13. Be it noted that if there is a deliberate attempt to scandalize a judicial Officer of subordinate Court, it is bound to shake confidence of the litigating public in the system and has to be tackled strictly. The damage is caused not only to the reputation of the concerned Judge, but, also to the fair name of judiciary. Veiled threats, abrasive behaviour and use of disrespectful language are often designedly employed with a view to tame a Judge into submission to secure a desired order. The foundation of our system is based on the independence and impartiality of the men having responsibility to impart justice i.e. Judicial Officers. If their confidence, impartiality and reputation is shaken, it is bound to affect the very independence of judiciary. Any person, if allowed to make disparaging and derogatory remarks against a Judicial Officer, with impunity, is bound to result in breaking down the majesty of justice.
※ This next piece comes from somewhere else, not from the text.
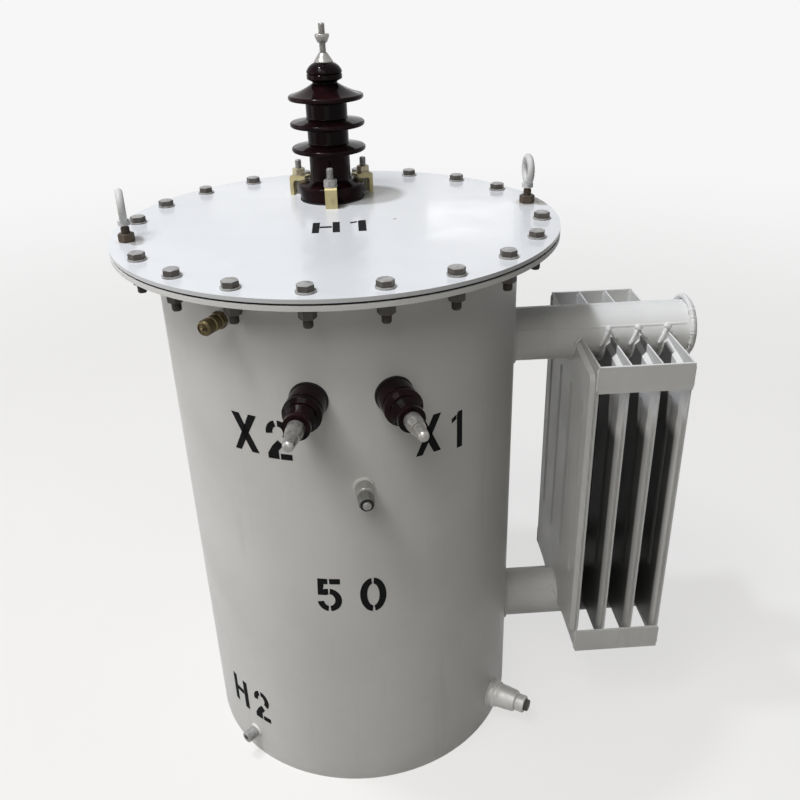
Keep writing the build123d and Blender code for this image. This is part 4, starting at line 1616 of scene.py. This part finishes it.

14. Under these circumstances, this Court finds that the apprehension in the mind of the petitioner/wife cannot be termed as a reasonable apprehension and therefore, the ground on which the subject F.C.O.P. is sought to be transferred cannot be acceded to. The Transfer Civil Miscellaneous Petition is devoid of merit and is liable to be dismissed.

In the result, the Transfer Civil Miscellaneous Petition is dismissed.

_____________________ Dr. Shameem Akther, J 23rd January, 2020.